You see, as my understanding of the research in reading achievement and engagement grew, I realized that the number one thing students need to be doing is reading things they're interested in and able to read. And here I was, on a day that was all about celebrating reading, and neither my students nor I were reading anything! I of course had the best of intentions, but wasn't going about it the right way. As my beliefs evolved, I knew that a day celebrating reading should allow students to read as much as possible. Often when I would tell my students it was the end of their independent daily reading time, they would groan and ask for more time to read. Well, what better day to let that happen than Read Across America Day. We would get comfy and read independently for the whole class period along with sharing a picture book (or two or three) read aloud. I would also have a "read-in" during my RtI class time on that day, and with other grade level group in a special spot in the building.

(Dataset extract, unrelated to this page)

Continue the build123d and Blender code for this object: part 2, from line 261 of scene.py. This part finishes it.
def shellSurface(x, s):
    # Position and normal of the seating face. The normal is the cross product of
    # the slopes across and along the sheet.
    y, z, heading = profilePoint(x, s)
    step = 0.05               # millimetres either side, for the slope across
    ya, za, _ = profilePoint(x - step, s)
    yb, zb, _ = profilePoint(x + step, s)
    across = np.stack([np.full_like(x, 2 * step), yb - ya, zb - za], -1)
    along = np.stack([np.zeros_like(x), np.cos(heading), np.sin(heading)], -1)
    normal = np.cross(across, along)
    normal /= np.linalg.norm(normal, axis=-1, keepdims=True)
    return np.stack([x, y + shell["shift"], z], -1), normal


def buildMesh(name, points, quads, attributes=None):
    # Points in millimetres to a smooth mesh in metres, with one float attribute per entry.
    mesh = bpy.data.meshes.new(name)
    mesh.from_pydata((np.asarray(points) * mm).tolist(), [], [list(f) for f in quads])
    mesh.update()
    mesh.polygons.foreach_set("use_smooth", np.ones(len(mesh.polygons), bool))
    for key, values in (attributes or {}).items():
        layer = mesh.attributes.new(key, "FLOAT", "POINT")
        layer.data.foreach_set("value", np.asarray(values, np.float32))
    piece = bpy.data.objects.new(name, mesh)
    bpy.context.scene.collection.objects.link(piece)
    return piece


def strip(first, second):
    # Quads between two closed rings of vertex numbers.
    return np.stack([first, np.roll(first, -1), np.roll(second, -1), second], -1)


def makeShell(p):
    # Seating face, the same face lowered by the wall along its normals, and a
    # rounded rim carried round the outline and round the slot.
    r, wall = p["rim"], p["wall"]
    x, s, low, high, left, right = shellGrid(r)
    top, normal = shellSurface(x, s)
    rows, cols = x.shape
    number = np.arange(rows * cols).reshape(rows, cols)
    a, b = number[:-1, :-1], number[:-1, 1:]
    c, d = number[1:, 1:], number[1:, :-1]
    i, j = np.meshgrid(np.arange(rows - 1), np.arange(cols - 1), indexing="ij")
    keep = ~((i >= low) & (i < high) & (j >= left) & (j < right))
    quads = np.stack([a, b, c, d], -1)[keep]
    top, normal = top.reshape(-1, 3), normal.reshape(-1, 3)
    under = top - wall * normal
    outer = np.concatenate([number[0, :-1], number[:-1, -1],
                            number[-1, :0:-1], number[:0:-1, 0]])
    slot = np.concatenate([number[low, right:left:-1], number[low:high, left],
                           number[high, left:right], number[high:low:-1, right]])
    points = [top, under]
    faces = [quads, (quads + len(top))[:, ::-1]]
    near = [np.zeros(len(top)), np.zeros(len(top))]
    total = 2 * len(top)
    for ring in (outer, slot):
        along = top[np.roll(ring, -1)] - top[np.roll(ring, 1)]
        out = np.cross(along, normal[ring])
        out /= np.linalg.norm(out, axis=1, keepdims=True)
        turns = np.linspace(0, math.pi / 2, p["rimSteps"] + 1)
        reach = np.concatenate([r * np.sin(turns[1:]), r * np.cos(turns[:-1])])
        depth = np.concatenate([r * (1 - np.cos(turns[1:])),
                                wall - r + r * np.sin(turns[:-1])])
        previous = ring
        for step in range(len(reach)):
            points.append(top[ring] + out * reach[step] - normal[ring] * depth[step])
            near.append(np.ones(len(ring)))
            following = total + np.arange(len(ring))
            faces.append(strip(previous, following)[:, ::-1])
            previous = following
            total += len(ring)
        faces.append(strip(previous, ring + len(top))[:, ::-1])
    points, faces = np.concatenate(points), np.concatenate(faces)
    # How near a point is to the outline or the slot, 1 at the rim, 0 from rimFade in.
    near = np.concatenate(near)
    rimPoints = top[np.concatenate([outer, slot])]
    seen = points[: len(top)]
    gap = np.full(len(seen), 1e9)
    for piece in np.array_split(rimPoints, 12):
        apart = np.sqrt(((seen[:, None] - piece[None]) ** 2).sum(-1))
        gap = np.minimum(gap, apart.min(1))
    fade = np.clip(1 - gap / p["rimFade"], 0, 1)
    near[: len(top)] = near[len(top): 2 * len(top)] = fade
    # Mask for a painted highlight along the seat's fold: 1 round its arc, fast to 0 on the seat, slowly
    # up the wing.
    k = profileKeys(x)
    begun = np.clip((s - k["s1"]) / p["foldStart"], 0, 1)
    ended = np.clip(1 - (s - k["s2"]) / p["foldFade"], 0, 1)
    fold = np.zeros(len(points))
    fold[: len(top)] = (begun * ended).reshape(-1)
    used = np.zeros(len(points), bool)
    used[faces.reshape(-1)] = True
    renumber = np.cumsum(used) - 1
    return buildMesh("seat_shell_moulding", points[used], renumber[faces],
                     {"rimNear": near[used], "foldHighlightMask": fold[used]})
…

That's not to say we shouldn't still have cupcakes and decorations to make it feel like more of a celebratory day - those are fun things for the classroom community. But if the focus is on celebrating reading, we should make sure the celebration doesn't take over the reading part. What we do, and where we devote our time matters. It matters for the time we spend, and it matters for the messsge it sends to students. Having multiple and varied opportunities to read throughout the day makes it's own sort of celebration around reading and keeps the focus where it should be - reading being its own reward. And what better day to "just" read for a day of school than Dr. Seuss' birthday? I hope you have a great day celebrating reading tomorrow, and spend a lot of time reading with your students.